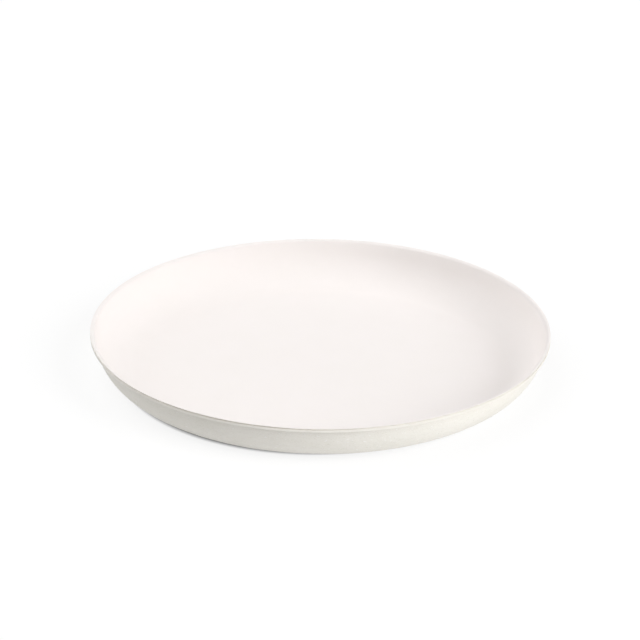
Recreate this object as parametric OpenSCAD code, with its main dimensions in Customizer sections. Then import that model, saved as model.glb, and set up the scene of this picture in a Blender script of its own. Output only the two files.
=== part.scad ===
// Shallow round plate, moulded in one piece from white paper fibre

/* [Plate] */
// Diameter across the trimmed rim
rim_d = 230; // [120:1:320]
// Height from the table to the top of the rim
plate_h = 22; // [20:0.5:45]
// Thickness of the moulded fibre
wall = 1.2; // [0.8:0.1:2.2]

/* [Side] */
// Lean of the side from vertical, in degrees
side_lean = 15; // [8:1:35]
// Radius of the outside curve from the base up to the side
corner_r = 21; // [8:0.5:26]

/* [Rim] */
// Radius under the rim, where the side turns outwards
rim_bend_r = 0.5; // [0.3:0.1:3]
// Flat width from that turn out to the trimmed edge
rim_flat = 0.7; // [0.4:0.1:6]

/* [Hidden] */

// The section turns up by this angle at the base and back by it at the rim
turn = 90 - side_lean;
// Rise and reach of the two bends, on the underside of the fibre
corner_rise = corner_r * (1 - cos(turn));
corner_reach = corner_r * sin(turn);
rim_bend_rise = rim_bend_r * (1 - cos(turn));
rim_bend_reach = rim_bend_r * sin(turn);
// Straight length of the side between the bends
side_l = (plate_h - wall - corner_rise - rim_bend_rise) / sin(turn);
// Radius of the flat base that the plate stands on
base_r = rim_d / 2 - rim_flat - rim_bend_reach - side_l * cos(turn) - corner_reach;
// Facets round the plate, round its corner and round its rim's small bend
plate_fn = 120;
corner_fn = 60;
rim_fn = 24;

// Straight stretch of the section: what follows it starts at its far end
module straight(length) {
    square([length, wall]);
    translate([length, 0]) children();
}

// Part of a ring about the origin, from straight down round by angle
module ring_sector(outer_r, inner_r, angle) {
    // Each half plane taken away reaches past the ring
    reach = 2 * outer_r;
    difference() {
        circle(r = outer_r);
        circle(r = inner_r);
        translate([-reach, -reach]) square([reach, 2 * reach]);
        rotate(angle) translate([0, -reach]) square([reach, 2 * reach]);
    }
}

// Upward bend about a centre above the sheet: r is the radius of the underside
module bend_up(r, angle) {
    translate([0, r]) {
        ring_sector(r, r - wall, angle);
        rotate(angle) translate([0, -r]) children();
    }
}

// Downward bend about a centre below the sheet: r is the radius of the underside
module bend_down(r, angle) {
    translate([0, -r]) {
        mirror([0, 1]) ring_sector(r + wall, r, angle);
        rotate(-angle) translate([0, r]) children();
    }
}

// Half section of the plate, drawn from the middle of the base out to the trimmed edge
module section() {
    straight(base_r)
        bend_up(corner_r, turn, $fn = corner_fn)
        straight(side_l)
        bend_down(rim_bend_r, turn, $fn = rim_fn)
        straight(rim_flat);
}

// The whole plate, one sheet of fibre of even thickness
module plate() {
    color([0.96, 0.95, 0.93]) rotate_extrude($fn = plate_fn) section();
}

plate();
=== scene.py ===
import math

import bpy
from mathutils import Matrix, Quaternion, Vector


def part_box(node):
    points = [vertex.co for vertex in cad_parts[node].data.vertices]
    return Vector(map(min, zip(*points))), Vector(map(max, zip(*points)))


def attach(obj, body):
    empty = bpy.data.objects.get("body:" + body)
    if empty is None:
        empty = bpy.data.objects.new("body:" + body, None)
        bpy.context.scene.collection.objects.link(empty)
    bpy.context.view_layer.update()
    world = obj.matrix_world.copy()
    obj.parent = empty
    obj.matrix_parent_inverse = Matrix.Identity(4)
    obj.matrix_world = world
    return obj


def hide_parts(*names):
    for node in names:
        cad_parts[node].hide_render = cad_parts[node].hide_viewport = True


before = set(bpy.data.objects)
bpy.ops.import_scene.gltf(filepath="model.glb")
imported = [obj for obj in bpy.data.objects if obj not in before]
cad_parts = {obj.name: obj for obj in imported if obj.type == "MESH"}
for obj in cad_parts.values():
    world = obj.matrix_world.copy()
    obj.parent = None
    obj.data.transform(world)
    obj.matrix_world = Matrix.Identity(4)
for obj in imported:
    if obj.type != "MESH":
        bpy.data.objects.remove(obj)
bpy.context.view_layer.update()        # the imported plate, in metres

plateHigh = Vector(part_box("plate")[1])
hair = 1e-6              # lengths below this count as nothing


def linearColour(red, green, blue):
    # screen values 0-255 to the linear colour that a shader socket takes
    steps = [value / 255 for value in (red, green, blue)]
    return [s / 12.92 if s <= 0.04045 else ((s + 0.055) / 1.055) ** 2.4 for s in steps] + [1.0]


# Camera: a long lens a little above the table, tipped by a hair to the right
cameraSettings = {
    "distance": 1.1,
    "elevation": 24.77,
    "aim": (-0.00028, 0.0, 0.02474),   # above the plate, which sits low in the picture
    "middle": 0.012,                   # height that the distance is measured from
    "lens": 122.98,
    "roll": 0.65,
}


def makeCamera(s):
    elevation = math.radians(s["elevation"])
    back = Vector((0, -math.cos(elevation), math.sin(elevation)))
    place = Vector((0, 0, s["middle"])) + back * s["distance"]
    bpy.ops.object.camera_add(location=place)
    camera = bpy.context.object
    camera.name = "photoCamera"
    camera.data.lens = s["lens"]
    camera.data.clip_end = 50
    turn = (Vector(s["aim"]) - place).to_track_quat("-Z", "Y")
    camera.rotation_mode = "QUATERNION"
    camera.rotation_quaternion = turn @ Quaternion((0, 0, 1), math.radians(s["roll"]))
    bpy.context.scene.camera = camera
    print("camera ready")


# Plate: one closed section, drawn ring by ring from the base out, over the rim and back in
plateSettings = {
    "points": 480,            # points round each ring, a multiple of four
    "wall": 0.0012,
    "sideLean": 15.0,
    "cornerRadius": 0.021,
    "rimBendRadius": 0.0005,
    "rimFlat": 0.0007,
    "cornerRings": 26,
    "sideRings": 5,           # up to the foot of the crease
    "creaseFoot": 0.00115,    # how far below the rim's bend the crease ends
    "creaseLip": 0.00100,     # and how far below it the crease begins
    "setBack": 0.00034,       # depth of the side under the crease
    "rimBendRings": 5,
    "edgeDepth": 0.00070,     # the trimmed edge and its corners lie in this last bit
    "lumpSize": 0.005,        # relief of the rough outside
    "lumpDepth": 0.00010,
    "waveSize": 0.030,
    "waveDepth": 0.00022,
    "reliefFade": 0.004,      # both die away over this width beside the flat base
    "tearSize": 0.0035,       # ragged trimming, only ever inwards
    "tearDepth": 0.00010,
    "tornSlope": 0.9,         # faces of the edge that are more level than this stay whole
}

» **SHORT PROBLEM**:
Nothing but the lines from the one with "base out to the trimmed edge" to the one with "obj.parent = empty" should be echoed, both of them included, exactly as written.

» **THE RESULT**:
// Half section of the plate, drawn from the middle of the base out to the trimmed edge
module section() {
    straight(base_r)
        bend_up(corner_r, turn, $fn = corner_fn)
        straight(side_l)
        bend_down(rim_bend_r, turn, $fn = rim_fn)
        straight(rim_flat);
}

// The whole plate, one sheet of fibre of even thickness
module plate() {
    color([0.96, 0.95, 0.93]) rotate_extrude($fn = plate_fn) section();
}

plate();
=== scene.py ===
import math

import bpy
from mathutils import Matrix, Quaternion, Vector


def part_box(node):
    points = [vertex.co for vertex in cad_parts[node].data.vertices]
    return Vector(map(min, zip(*points))), Vector(map(max, zip(*points)))


def attach(obj, body):
    empty = bpy.data.objects.get("body:" + body)
    if empty is None:
        empty = bpy.data.objects.new("body:" + body, None)
        bpy.context.scene.collection.objects.link(empty)
    bpy.context.view_layer.update()
    world = obj.matrix_world.copy()
    obj.parent = empty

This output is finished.